> **To be done**
Only the lines from the line that has "base_plate();" through the line that has "# ---------- the photograph's" should be reproduced, exactly and with both ends kept.

(Stored items from a collection)
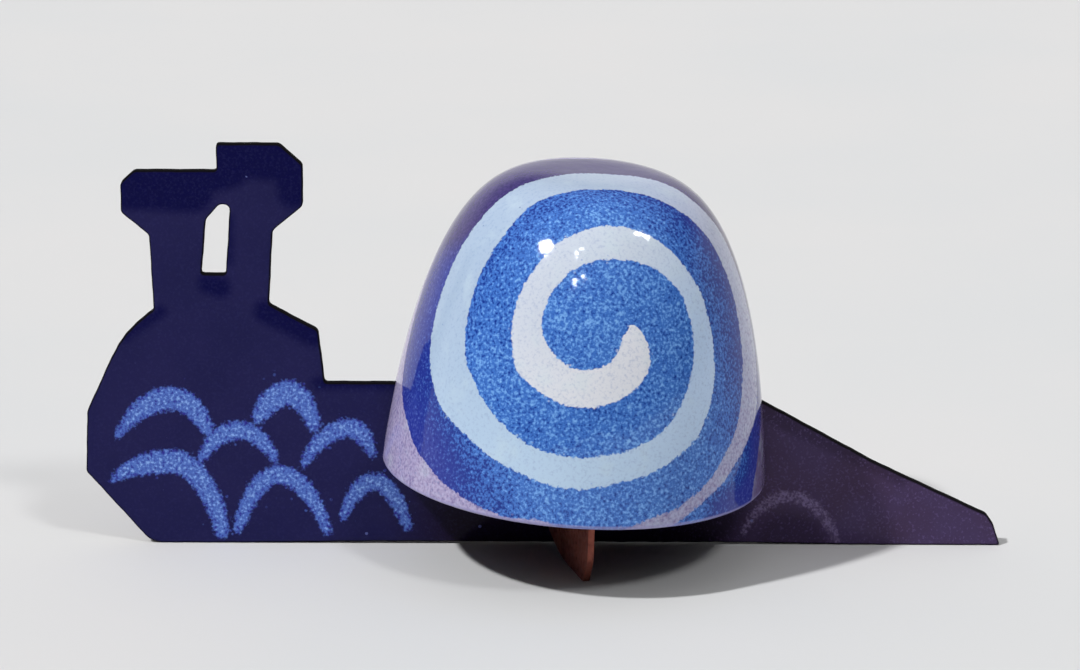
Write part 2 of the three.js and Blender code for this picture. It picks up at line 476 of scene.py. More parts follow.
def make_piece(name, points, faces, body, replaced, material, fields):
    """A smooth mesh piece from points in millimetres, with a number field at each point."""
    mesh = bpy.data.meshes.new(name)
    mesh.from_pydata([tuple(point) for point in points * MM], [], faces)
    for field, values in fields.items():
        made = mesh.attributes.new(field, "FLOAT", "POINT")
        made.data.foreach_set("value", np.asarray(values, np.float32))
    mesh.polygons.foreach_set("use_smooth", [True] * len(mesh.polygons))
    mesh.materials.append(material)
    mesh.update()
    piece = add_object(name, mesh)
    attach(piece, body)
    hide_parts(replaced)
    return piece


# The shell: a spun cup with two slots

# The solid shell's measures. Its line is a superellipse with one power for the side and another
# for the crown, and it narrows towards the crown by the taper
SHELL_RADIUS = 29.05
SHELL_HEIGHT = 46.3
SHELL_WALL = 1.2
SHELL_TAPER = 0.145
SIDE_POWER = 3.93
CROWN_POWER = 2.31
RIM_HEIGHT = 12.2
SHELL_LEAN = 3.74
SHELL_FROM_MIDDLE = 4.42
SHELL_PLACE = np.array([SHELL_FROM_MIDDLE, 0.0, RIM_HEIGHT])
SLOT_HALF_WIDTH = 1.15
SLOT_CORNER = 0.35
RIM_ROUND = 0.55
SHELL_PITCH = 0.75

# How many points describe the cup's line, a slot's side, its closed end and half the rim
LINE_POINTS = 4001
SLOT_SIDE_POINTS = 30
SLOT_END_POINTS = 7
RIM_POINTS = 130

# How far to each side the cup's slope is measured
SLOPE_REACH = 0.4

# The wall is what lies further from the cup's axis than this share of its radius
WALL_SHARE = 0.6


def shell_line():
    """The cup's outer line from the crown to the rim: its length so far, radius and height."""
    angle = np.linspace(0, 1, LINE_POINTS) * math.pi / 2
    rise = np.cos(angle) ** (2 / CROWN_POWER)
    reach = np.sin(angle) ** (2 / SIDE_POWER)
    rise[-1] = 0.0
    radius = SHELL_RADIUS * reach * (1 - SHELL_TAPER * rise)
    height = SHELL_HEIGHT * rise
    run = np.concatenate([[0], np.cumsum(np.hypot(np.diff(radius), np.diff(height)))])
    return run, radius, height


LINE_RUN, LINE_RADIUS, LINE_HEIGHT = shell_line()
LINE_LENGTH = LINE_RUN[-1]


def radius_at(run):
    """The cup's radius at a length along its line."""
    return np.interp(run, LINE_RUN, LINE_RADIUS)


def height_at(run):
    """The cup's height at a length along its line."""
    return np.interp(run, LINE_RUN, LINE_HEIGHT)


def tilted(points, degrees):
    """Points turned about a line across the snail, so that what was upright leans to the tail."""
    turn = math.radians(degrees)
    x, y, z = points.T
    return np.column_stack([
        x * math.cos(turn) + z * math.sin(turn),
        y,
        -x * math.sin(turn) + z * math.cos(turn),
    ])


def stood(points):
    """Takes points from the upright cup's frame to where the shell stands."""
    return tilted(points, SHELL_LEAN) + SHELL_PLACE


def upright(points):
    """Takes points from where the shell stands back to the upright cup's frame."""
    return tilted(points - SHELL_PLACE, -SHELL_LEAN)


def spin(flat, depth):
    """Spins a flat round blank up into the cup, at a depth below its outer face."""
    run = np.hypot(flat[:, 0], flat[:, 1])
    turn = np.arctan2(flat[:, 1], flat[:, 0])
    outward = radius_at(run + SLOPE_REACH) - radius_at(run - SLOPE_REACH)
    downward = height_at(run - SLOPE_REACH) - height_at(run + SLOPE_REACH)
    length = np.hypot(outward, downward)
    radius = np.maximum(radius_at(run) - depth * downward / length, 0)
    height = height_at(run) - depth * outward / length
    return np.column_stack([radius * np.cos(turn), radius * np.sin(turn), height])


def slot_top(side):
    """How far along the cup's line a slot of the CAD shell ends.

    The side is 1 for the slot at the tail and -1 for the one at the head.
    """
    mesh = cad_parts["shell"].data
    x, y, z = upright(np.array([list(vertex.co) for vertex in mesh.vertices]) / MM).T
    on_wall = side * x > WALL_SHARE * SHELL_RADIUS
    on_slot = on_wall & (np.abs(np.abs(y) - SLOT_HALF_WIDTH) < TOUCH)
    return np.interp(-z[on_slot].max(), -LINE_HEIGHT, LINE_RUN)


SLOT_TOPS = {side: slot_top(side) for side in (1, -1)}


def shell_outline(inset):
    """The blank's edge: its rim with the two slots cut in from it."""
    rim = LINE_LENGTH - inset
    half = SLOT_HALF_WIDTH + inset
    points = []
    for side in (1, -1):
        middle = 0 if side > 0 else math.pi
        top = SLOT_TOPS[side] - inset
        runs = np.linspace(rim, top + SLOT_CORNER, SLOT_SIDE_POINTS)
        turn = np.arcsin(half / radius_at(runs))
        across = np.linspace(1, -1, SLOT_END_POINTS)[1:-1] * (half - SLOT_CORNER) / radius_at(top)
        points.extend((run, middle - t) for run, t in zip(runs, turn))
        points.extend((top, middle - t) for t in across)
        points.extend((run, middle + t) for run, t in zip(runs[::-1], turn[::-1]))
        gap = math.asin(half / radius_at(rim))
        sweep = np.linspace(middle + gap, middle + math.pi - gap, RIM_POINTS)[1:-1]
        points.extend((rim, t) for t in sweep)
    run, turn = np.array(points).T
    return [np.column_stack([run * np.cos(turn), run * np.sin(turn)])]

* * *

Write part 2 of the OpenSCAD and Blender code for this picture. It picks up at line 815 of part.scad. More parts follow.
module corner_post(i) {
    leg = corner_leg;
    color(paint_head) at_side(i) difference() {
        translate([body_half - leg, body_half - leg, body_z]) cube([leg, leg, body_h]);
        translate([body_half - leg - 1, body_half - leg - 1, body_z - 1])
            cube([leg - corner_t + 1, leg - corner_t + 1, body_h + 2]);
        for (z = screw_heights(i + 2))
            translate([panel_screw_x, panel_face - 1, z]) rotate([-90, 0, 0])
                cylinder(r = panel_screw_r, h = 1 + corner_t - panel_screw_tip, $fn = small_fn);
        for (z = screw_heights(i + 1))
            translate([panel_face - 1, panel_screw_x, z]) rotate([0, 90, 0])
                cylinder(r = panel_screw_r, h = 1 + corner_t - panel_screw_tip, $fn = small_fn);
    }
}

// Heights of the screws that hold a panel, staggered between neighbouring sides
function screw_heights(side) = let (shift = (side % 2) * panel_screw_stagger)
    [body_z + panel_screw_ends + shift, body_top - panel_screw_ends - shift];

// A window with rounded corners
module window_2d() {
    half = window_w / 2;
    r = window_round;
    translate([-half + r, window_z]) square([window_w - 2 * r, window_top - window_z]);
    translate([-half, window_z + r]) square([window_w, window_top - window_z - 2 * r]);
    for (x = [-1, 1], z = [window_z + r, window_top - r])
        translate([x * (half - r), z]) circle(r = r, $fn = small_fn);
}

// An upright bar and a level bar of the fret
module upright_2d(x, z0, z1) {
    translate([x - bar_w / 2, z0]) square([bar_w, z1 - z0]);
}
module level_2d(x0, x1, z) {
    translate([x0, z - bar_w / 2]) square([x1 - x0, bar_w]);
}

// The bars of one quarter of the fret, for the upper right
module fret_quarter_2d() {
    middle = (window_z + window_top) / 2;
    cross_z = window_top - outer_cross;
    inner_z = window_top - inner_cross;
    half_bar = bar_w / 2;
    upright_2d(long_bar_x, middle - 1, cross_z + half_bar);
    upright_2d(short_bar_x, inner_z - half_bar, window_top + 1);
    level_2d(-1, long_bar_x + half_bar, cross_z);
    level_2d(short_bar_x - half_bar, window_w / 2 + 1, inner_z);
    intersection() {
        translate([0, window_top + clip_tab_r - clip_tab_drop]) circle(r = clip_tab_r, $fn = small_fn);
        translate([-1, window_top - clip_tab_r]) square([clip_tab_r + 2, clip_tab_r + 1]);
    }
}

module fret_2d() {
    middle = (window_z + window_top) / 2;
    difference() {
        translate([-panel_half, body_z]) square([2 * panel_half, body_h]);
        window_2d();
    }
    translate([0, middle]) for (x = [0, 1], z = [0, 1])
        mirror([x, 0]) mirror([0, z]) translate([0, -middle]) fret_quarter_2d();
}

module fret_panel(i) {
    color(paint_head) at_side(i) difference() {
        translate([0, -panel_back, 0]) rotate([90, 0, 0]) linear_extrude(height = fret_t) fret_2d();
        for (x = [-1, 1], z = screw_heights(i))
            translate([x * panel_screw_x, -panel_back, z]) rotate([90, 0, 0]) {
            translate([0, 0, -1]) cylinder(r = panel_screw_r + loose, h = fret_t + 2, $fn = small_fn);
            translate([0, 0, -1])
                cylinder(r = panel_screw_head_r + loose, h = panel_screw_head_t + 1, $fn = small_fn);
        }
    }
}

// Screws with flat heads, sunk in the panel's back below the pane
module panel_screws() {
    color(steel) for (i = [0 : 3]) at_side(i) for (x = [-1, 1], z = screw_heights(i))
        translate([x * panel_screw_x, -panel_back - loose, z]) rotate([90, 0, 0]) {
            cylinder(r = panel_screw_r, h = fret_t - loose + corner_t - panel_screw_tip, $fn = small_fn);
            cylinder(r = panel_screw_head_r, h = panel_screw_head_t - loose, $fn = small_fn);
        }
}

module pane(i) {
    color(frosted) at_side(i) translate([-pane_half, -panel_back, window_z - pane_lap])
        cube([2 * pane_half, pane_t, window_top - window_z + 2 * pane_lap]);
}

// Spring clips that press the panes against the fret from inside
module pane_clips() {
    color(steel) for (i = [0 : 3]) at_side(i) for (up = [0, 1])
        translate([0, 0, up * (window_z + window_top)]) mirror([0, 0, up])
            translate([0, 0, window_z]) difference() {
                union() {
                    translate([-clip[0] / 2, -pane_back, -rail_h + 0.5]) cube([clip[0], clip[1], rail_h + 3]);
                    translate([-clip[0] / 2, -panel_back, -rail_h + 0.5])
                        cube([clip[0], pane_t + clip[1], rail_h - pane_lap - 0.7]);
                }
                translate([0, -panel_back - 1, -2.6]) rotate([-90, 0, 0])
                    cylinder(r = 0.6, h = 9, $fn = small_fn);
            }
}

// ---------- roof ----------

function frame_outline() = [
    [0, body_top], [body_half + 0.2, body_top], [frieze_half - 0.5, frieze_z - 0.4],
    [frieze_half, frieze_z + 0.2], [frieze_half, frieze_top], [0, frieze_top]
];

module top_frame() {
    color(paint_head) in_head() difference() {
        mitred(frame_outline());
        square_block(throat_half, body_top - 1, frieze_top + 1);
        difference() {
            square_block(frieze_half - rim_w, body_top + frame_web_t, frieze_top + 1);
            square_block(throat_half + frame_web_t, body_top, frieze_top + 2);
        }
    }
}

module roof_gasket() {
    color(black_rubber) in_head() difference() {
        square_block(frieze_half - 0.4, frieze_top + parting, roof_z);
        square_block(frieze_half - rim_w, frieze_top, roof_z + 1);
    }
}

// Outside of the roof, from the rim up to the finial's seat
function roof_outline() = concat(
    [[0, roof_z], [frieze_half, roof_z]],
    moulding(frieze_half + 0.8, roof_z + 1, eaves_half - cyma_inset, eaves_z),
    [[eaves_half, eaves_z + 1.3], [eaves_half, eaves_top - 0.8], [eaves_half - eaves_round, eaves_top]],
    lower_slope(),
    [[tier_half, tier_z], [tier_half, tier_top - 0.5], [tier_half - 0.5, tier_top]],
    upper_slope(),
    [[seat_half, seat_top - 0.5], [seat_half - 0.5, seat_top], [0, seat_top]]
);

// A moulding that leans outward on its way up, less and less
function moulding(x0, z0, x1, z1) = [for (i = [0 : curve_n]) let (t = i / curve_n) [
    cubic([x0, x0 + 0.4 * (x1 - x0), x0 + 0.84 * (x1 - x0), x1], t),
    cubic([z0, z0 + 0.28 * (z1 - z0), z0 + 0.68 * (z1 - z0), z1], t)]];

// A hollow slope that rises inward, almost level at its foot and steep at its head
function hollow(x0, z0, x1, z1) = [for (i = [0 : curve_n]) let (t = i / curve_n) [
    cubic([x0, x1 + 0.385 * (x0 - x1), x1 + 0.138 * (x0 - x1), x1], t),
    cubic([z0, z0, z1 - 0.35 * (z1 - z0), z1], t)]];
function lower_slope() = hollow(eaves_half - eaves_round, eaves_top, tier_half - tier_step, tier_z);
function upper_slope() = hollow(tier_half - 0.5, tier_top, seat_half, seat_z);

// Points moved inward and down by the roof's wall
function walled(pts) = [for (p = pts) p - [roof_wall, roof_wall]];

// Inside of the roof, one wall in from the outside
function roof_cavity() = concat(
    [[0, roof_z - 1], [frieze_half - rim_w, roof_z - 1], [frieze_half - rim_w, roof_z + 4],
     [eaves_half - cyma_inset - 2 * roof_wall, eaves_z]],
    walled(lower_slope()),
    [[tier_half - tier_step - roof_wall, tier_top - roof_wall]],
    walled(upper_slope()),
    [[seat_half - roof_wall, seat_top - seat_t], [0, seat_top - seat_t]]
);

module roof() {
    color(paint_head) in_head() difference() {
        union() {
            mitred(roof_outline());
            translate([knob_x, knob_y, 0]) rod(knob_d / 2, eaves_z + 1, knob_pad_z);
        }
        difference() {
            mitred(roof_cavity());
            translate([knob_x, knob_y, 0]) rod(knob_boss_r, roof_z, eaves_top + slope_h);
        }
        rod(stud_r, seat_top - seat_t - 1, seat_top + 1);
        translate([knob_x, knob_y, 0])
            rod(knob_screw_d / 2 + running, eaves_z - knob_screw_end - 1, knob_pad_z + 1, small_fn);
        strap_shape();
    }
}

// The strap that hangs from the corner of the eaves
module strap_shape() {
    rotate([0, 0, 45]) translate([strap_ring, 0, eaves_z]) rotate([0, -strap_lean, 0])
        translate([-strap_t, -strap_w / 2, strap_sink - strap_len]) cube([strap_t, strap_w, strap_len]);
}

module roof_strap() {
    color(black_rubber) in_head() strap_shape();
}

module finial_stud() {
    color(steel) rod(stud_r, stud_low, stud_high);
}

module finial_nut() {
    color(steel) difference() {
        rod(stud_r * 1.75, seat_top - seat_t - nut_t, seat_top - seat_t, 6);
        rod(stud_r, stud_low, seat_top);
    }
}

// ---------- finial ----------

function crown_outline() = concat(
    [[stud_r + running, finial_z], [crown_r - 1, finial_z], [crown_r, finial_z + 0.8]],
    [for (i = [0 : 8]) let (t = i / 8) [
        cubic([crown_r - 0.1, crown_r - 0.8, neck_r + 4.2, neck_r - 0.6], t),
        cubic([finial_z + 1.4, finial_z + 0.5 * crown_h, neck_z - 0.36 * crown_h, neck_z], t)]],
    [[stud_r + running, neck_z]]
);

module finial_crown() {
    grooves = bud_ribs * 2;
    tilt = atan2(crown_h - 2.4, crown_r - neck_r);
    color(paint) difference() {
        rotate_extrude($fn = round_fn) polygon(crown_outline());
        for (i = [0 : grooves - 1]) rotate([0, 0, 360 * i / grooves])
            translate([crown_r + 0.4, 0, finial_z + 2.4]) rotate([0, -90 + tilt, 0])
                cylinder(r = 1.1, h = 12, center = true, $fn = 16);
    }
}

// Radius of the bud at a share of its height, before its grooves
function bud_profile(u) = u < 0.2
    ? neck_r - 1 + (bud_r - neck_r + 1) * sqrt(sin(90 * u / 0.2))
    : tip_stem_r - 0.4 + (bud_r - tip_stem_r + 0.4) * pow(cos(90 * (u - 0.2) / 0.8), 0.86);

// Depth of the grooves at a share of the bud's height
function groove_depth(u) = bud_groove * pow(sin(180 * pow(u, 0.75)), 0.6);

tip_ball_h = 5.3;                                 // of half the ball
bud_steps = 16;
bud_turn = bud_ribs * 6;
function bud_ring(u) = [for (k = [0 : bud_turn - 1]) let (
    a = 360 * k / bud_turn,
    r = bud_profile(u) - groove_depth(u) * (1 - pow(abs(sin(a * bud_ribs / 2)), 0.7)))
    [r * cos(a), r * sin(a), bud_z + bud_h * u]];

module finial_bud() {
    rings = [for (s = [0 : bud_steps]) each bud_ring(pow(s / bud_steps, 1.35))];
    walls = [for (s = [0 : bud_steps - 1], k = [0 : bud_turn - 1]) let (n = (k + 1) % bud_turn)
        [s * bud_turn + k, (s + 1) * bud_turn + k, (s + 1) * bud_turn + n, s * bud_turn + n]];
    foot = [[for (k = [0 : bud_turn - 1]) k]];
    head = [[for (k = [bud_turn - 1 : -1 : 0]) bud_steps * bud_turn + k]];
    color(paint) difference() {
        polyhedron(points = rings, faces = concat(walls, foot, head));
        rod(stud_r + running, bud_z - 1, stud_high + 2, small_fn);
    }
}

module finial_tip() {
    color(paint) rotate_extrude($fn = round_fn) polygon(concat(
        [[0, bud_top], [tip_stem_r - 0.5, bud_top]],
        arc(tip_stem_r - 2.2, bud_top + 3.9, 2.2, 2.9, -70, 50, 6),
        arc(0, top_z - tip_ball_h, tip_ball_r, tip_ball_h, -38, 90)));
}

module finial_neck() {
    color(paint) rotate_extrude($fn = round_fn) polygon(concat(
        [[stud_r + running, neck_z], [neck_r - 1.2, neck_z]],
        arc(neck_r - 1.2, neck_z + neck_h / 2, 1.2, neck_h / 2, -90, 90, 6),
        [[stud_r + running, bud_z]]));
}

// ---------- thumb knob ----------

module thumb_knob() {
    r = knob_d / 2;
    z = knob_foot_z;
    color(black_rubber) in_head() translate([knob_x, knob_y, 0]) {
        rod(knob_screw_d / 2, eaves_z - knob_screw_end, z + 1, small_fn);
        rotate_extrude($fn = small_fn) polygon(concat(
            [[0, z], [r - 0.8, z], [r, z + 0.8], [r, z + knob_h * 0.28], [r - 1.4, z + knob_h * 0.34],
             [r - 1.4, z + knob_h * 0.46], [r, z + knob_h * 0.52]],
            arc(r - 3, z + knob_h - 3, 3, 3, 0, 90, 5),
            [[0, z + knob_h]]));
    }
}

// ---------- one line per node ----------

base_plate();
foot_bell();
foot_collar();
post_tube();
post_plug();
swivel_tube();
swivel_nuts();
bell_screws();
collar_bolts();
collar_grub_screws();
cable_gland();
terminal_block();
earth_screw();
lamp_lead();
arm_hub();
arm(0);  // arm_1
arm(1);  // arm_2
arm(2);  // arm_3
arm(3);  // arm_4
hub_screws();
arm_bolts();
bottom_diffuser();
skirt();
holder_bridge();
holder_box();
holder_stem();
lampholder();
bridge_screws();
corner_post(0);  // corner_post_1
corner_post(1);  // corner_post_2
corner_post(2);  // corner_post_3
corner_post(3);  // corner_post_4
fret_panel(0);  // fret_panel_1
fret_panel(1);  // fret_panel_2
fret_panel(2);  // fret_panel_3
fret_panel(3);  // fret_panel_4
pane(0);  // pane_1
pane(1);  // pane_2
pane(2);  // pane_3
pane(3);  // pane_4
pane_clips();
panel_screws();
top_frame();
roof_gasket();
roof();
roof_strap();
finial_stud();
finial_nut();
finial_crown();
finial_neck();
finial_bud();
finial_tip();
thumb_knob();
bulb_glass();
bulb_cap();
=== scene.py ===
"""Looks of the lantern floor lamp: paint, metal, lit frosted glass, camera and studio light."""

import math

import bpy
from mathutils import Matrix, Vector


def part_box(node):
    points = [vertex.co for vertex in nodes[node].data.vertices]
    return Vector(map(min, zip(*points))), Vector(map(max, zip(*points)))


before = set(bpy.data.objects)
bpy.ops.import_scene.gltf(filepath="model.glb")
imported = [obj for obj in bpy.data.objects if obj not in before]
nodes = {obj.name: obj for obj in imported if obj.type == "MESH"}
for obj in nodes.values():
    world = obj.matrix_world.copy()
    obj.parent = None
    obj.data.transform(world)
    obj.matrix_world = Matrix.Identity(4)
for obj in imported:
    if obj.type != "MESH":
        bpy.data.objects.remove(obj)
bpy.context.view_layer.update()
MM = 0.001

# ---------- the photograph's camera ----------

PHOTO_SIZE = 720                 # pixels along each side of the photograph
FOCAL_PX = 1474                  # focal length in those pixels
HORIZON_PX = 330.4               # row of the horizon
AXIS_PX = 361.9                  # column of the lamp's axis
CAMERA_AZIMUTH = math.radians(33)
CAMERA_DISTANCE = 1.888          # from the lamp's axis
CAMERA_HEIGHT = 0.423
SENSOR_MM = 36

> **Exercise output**
base_plate();
foot_bell();
foot_collar();
post_tube();
post_plug();
swivel_tube();
swivel_nuts();
bell_screws();
collar_bolts();
collar_grub_screws();
cable_gland();
terminal_block();
earth_screw();
lamp_lead();
arm_hub();
arm(0);  // arm_1
arm(1);  // arm_2
arm(2);  // arm_3
arm(3);  // arm_4
hub_screws();
arm_bolts();
bottom_diffuser();
skirt();
holder_bridge();
holder_box();
holder_stem();
lampholder();
bridge_screws();
corner_post(0);  // corner_post_1
corner_post(1);  // corner_post_2
corner_post(2);  // corner_post_3
corner_post(3);  // corner_post_4
fret_panel(0);  // fret_panel_1
fret_panel(1);  // fret_panel_2
fret_panel(2);  // fret_panel_3
fret_panel(3);  // fret_panel_4
pane(0);  // pane_1
pane(1);  // pane_2
pane(2);  // pane_3
pane(3);  // pane_4
pane_clips();
panel_screws();
top_frame();
roof_gasket();
roof();
roof_strap();
finial_stud();
finial_nut();
finial_crown();
finial_neck();
finial_bud();
finial_tip();
thumb_knob();
bulb_glass();
bulb_cap();
=== scene.py ===
"""Looks of the lantern floor lamp: paint, metal, lit frosted glass, camera and studio light."""

import math

import bpy
from mathutils import Matrix, Vector


def part_box(node):
    points = [vertex.co for vertex in nodes[node].data.vertices]
    return Vector(map(min, zip(*points))), Vector(map(max, zip(*points)))


before = set(bpy.data.objects)
bpy.ops.import_scene.gltf(filepath="model.glb")
imported = [obj for obj in bpy.data.objects if obj not in before]
nodes = {obj.name: obj for obj in imported if obj.type == "MESH"}
for obj in nodes.values():
    world = obj.matrix_world.copy()
    obj.parent = None
    obj.data.transform(world)
    obj.matrix_world = Matrix.Identity(4)
for obj in imported:
    if obj.type != "MESH":
        bpy.data.objects.remove(obj)
bpy.context.view_layer.update()
MM = 0.001

# ---------- the photograph's camera ----------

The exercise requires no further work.